[EXTRACTED RECORDS]:
+===+

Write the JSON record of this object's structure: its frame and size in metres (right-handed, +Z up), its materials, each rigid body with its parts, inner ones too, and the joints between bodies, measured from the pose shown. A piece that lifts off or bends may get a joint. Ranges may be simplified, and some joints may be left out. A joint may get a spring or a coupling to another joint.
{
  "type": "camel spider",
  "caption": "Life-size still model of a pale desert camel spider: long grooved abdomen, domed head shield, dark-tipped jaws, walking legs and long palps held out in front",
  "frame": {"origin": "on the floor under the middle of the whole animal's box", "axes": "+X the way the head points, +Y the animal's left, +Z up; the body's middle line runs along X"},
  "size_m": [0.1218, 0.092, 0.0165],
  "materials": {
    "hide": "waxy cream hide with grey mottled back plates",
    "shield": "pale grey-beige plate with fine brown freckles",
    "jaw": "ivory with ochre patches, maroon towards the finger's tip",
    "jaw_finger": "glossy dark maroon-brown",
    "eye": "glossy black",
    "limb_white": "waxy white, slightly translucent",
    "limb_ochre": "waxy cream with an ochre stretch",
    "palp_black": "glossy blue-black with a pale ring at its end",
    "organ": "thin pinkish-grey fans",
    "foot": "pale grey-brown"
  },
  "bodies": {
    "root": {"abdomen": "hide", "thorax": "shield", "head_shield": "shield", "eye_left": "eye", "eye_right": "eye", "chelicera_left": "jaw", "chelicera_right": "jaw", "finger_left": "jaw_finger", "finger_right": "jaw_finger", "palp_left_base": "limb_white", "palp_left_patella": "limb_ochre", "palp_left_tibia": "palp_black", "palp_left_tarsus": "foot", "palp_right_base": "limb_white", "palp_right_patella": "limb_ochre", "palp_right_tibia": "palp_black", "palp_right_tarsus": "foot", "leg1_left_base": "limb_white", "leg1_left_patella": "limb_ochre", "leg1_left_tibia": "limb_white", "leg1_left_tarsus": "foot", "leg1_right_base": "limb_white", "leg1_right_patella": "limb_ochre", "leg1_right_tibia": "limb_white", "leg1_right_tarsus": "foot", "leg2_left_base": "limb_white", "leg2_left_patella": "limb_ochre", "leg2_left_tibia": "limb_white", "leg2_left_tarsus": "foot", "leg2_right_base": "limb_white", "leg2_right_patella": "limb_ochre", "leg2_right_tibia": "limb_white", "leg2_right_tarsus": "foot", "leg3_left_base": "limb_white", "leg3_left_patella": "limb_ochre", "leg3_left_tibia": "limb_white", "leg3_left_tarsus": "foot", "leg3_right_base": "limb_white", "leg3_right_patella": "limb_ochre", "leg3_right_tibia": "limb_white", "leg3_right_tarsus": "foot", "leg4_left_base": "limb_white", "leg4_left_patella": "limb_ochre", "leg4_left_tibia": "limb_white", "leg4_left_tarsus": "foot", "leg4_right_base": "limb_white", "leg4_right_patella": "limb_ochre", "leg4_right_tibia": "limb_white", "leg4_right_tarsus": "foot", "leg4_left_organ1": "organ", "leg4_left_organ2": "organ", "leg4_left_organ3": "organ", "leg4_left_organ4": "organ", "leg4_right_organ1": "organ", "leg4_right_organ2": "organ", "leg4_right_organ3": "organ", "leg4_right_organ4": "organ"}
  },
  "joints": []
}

+===+

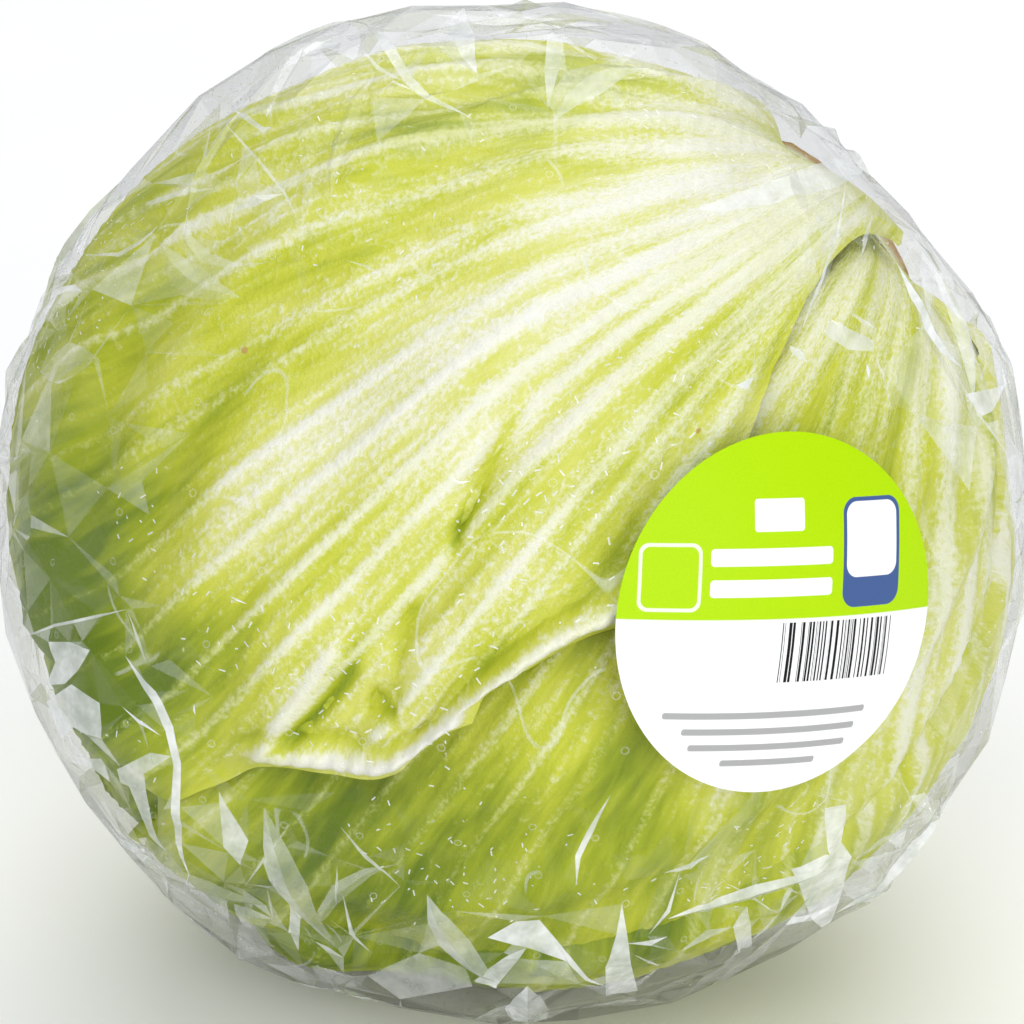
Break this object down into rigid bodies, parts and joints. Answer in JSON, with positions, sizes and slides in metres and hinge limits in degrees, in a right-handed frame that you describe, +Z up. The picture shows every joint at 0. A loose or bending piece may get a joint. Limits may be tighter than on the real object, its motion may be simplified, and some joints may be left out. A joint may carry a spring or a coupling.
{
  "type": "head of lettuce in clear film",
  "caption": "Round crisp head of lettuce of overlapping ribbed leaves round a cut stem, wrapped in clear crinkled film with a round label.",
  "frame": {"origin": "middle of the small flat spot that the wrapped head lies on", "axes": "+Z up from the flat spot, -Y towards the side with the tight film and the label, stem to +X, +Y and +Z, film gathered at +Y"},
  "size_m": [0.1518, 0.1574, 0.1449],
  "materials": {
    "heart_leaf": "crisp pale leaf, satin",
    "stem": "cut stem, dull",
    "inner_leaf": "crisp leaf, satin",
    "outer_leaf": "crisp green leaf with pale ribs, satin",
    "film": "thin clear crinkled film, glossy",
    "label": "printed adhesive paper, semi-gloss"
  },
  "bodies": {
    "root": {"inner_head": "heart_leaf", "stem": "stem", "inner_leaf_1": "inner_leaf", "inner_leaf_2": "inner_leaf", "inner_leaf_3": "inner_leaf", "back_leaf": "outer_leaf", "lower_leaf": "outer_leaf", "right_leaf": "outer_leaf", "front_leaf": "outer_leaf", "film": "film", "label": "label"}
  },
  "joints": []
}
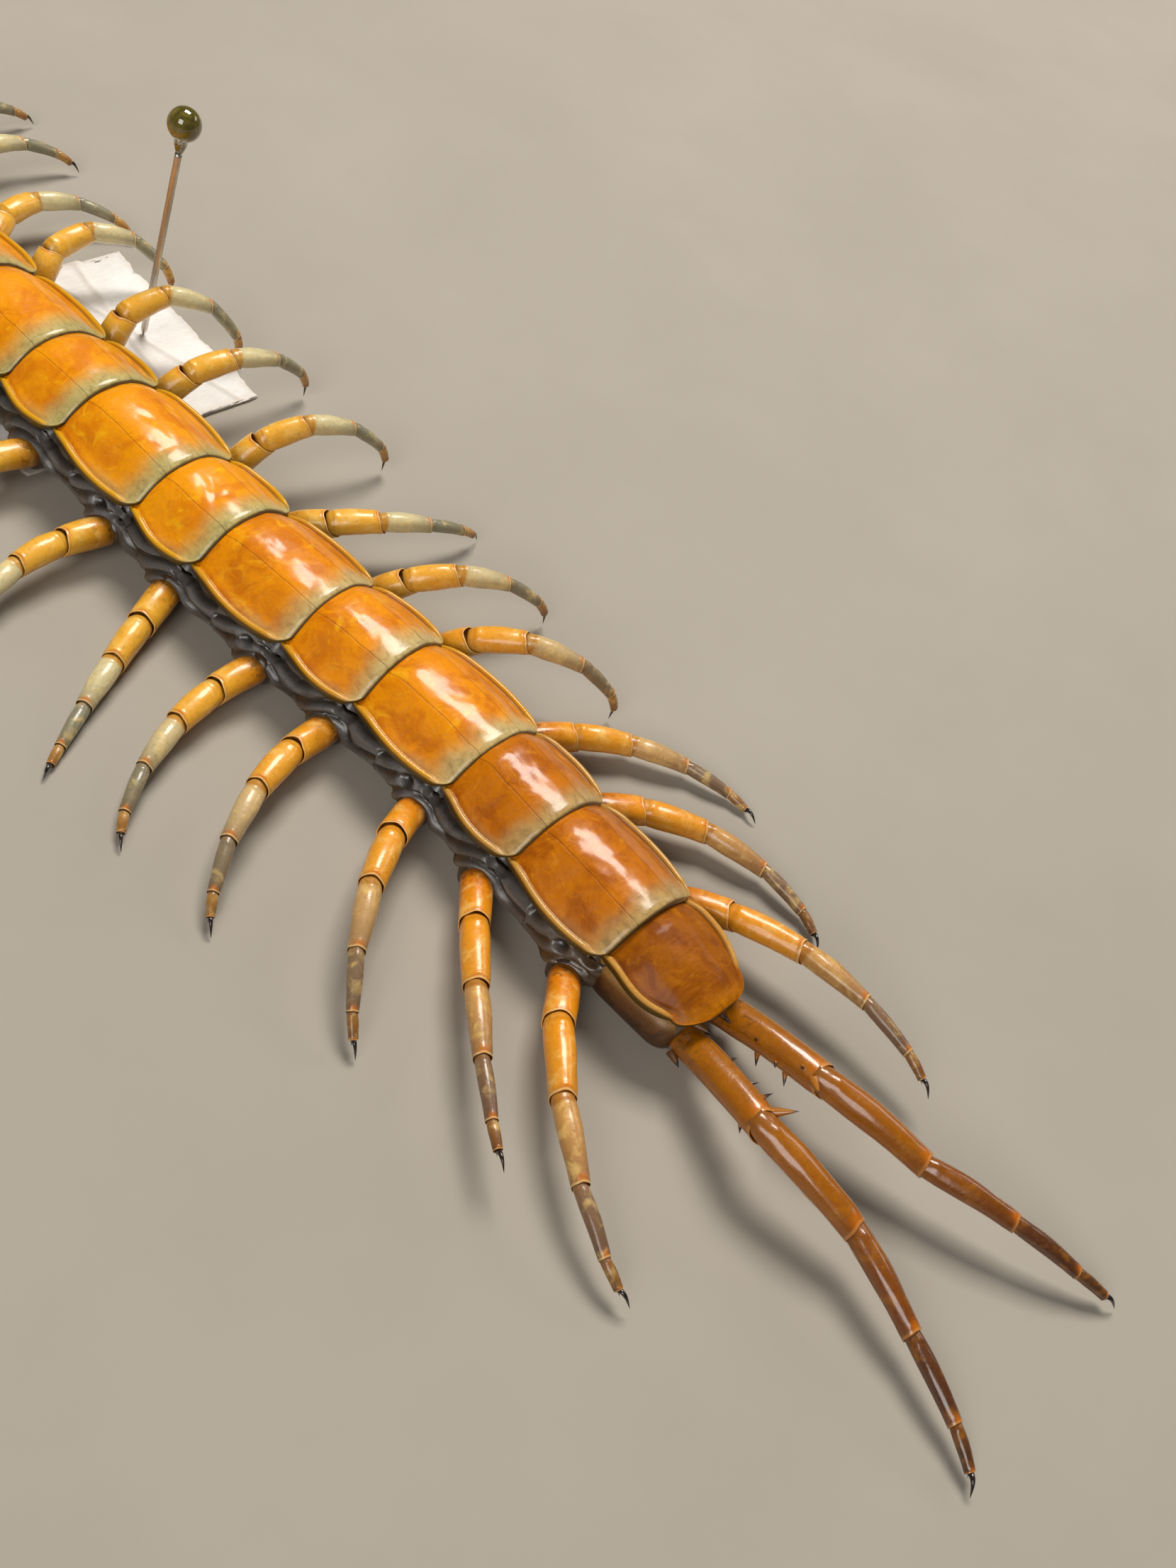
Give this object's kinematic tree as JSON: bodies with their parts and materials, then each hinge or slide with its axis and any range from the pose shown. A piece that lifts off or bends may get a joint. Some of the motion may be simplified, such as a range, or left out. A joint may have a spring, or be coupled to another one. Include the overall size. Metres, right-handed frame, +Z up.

+===+

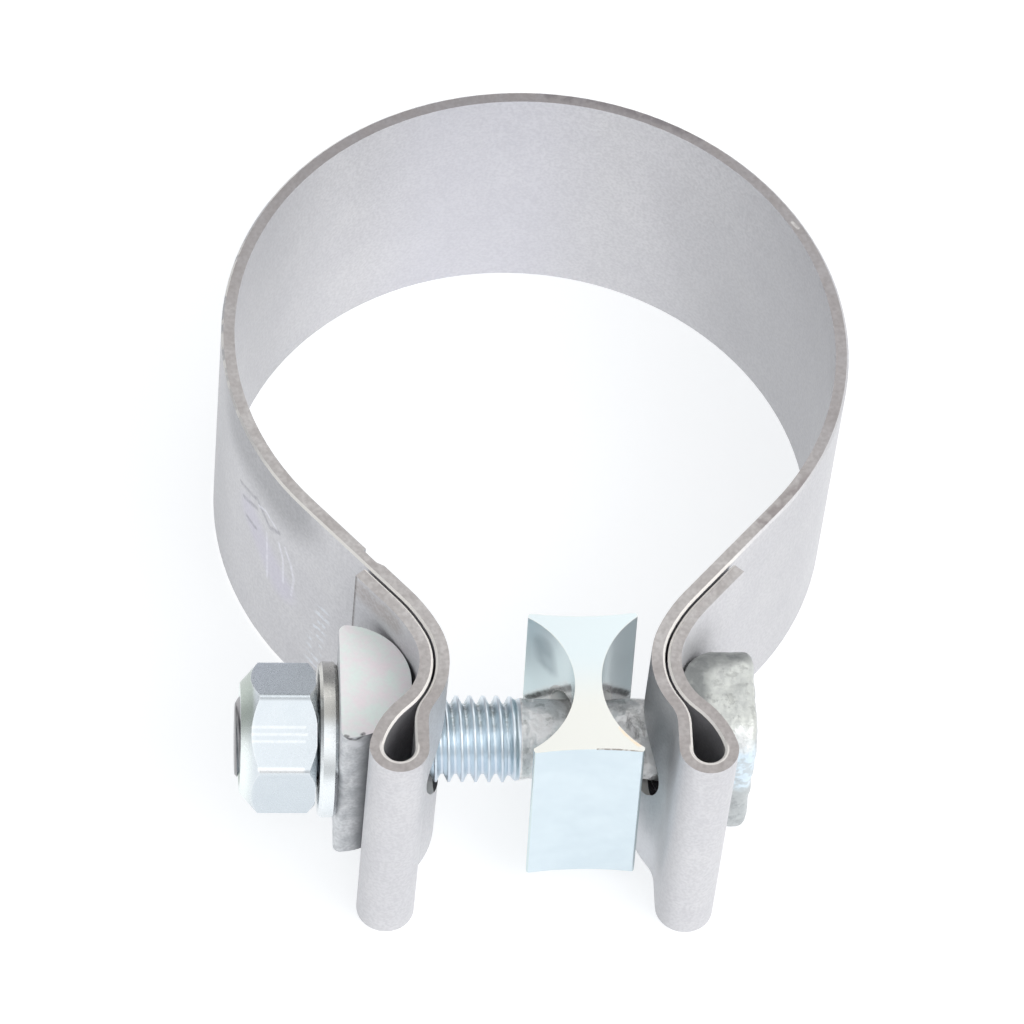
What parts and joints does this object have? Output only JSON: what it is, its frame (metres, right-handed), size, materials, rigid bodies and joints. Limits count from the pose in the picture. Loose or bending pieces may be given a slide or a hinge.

+===+

[STATED TASK]:
State how many lines of the listing include the word "parts". Reply with the number alone.

[EXERCISE RESPONSE]:
4